Now we have a Nobel peace price winning president who regularly orders extrajudicial assassinations and prosecutes anyone blowing the whistle on the runaway national security/military-industrial complexes. So much for "the most transparent administration in history," the guy who was going to close Gitmo and stop the serial wars all across the Middle East.

>And that's a big part of what makes me continue to support Lessig over Sanders. Remembering how great Obama sounded in 2008, and seeing how that turned out, I give it a very high chance Sanders would be exactly the same.

They're not the same at all. Sanders has a long history in Congress.
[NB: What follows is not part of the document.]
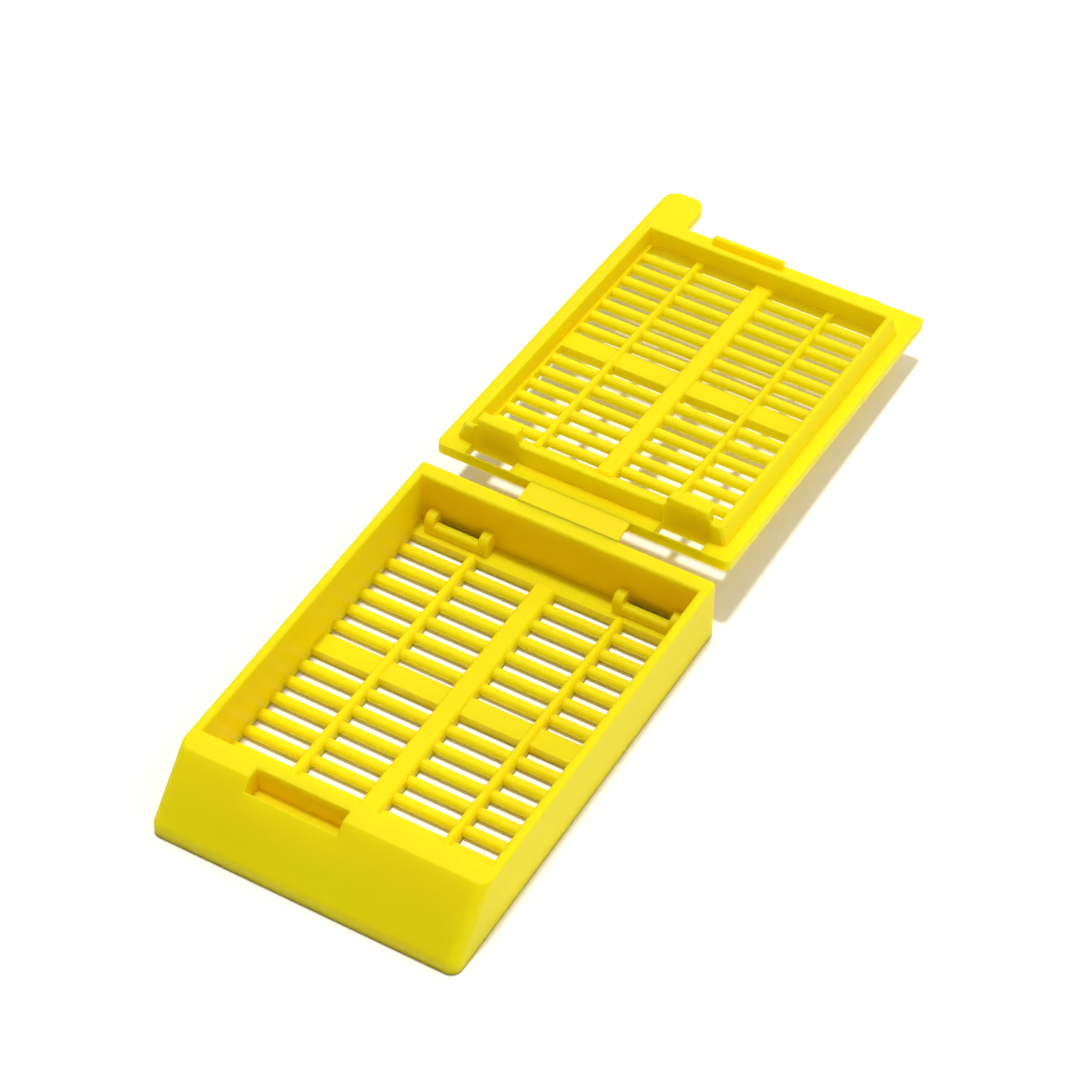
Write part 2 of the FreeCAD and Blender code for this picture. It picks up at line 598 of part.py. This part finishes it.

Obama was a junior first term senator. Sanders is very specific about what he'll do. Obama was deliberately vague.

Sanders also wants to reform campaign finance.

Lessig should throw his weight behind Sanders if he wants to have an actual impact.

As it is, if he takes even a few votes away from Sanders he could end up giving away the primaries to, well, Clinton, who isn't going to do anything about campaign finance.

Progressives need to learn that being divided with people who basically agree with them is how they lose elections.

Sanders' self-claimed biggest issue is climate change, which in my opinion trumps campaign finance reform.
I think the point is, until there's funding reform, climate reform doesn't stand much of a chance. Similarly, once the funding reform is done, climate reform will get promoted.
The problem is, everyone has his personal list of priorities topped by "something without which everything else does not make sense".

* campaign reform: "how can you discuss anything when your counterpart is crooked?"

* climate change: "how can you discuss anything if your house is underwater?"

* fracking: "how can you discuss anything when people are causing earthquakes?"

* poverty: "how can you discuss anything when people are dying of hunger?"

* etc etc

One should be humble enough to support the candidate that is the closest to one's personal pet argument, but who also has a chance to actually get elected. Lessig has no chance whatsoever, simple as. He wants hard to be a Nader but clearly lacks even the moderate mainstream popularity Nader had.

The Democratic nomination has basically always been guaranteed for Clinton. Sanders, though I certainly prefer him over her, is basically a sideshow to make it look like the Democrats actually support liberal issues and aren't just a moderate deviation from the one-party system. If they didn't run anyone besides Clinton many people would consider supporting a third party or independent candidate, but having Sanders around keeps them identifying with the DNC until he finally gives up the campaign and endorses Clinton.

Support for people who aren't likely to win the general election at least shows what issues are important to voters, forcing them to give some concessions to those issues in order not to lose their base to third parties and independents. That's the real power of supporting people like Lessig and Sanders, even though they clearly won't win. Supporting someone you disagree with more just because they're likely to win is truly "throwing your vote away" - it's working against your own policy preferences to give more votes to someone who doesn't even need them.

> The Democratic nomination has basically always been guaranteed for Clinton.

That may or may not be, but second candidate with good numbers would have strong chances of getting a VP berth (for himself or a protégé). I don't see it as a conspiracy.

> Support for people who aren't likely to win the general election at least shows what issues are important to voters

Undoubtedly, but I think what Lessig is proving is that voters don't give a rat's ass about his issues. By continuing on this road I fear he's doing more harm than good to his cause. Even Nader's bid, which was much more realistic than Lessig's, did more harm than good to his movement in the long run.

> Supporting someone you disagree with more just because they're likely to win is truly "throwing your vote away"

The hard truth of First-Past-The-Post systems is that purism doesn't pay. A slightly-shaky alliance taking you to 40% trumps a purist core of 10% every day. That is an objective fact. It sucks, but you can't wish it away.

American politics is pretty broken but it's not so broken that nothing is achievable without campaign finance reform.